The second disc, live from 1984 (when the original album was released), is, in a nut shell, full of the guitar work that Vaughan is revered for. Its also where the rhythm section (DOUBLE TROUBLE) proves how valuable they were to Vaughan's sound. In this live context Chris Layton (drums) and Tommy Shannon (bass) play intuitively as equals, not just backing musicians for Vaughan's guitar. His combination lead/rhythm style, his crying, pleading, bent notes, his hurt-sounding sustain, and his searing single notes that sound as if they could pierce you like a knife-point are all over this disc. From slow blues ("Tin Pan Alley"), to shuffles ("Love Struck Baby"), to fiery guitar pyrotechnics ("Voodoo Child (Slight Return"), Vaughan's command of his guitar (and the blues) is evident. Tracks like Guitar Slim's "The Things That I Use To Do" (whose original 1950's version is smokin'), "Texas Flood" (by the late Larry Davis-a good blues singer/guitarist) and "Couldn't Stand The Weather" help show SRV as one of the best blues players from the modern era. Add some uptempo tracks along with a bit of funk and you have a complete picture of just who Stevie Ray Vaughan was, and what his music was all about.

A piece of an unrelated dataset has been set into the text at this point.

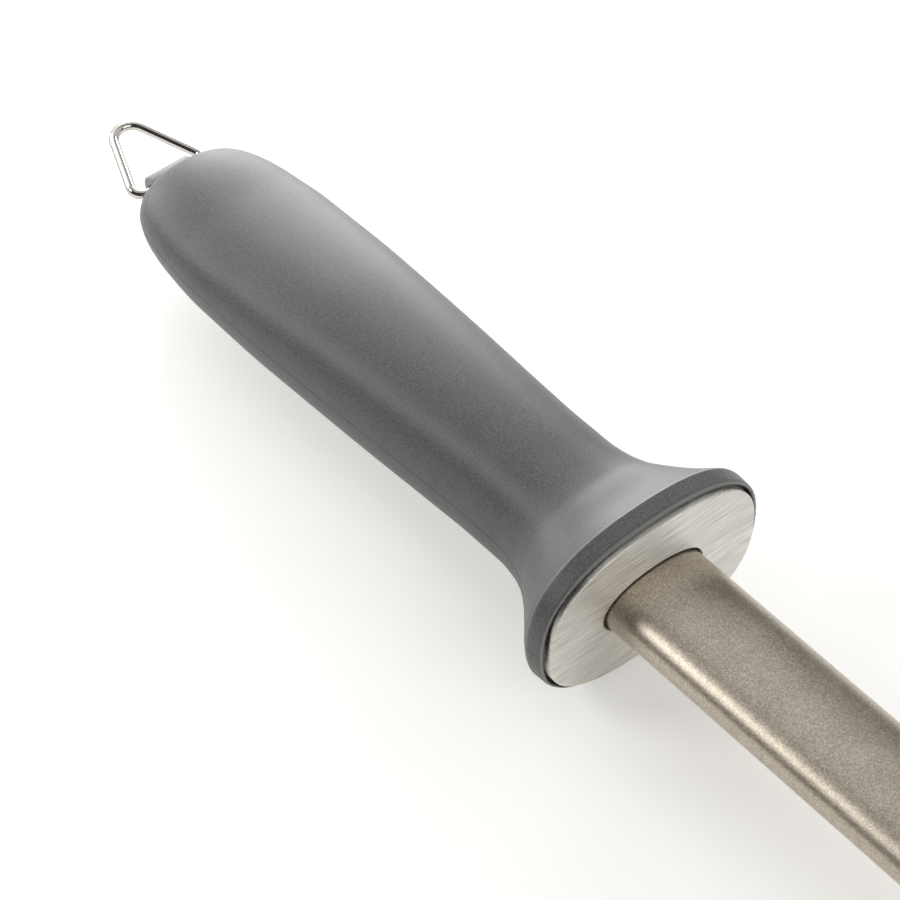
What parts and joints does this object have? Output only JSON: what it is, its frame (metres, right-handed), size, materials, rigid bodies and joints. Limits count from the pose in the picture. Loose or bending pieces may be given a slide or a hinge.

So, if you can get past the already released tracks, and think of them as completing a better picture of SRV, this updated release, along with the live second disc is certainly worth purchasing. Sony Records has certainly priced this set at a fair (low) price, which is added incentive. For anyone who likes modern era blues guitar-look no further.
I really love the few completely unreleased studio tracks and the bonus CD concert from Canada is an exceptional show with Stevie on fire.
This is a great collection of Stevie Ray Vaughan at his most confident and at his best. I love the original album and are even more satisfied having all the extras on this edition.
Well worth getting.
But to the details of this reissue first...
Epic/Legacy 88697559432 was released 26 July 2010 and breaks down as follows:
Disc 1 (79:02 minutes):
Tracks 1 to 8 are the original LP "Couldn't Stand The Weather" released May 1984 in the USA on Epic FE 39304 and June 1984 in the UK on Epic EPC 25940
Tracks 10, 11, 13 and 14 are 4 of the 5 bonus tracks that appeared on the 1999 Expanded CD remaster of "Couldn't Stand The Weather" (the missing track is a short 'SRV Interview')
Tracks 12, 15 and 19 are 3 PREVIOUSLY UNRELEASED versions of "The Sky Is Crying", "Boot Hill" and "Stang's Swang"
Tracks 9, 16, 17 and 18 are from the posthumously released album "The Sky Is Crying" (1991)
Disc 2 (75:56 minutes):
Tracks 1 to 13 are a live concert recorded 'The Spectrum' in Montreal on 17 August 1984 (late show) and are listed as PREVIOUSLY UNRELEASED (see below).
Eagle-eye fans will notice that of the 11 bonus tracks on Disc 1, only THREE are actually previously unreleased (the rear packaging clearly states this) - the rest are on other CDs fans will already own. Which leaves the live stuff on Disc 2, but that too has been made available via another label. This will mean that dedicated fans will feel they're being asked to fork out for only 3 songs, but I feel for the rest of us - this set is a feast of studio and live brilliance worth every penny.
The 3-way foldout digipak is nice and there's a photo-festooned 24-page booklet with great liners notes by ANDY ALEDORT, Associate Editor of the "Guitar World" magazine. The mastering is by VIC ANESINI and the sound quality is fantastic - big, ballsy and clear.
Niggles - there's no footage and there should be. There was a visual excitement about SRV - and I don't just mean that he looked the part - he literally exuded the Blues in his every flourish on the fret-board and growl into the microphone (check out the DVD of "Live At The El Mocambo" from 1983 for such fireworks). The wonderful 'Legacy Edition' of Jeff Buckley's "Grace" was a 3-disc set with a DVD in it and far better for it.
I batter on about the visuals because it is one thing to hear Stevie Ray Vaughan make that Stratocaster talk, its another matter entirely witnessing him do it. On film you can graphically 'see' his musicality and fluency. Another thing all really great guitar players have (Jeff Beck, Carlos Santana, Tommy Emmanuel) is that they can rock it out one moment, but do the beautiful the next. Check out YouTube for videos of "Couldn't Stand The Weather" (lyrics above) and then follow it with "Lenny" - excite and sway - SRV could do both.
I've loved rehearing this album and the extra tracks are an absolute blast. Ok, there is duplicity and diehard fans will already have much of it, but for the rest of us mere mortals, this is a timely reminder of just how blisteringly good Stevie Ray Vaughan was. If you haven't succumbed before, then this is the place to start - there's a whole lot of genius on here for not a whole lot of money.
Probably the only guitar player who made all the greats 'nervous' - and that's saying something.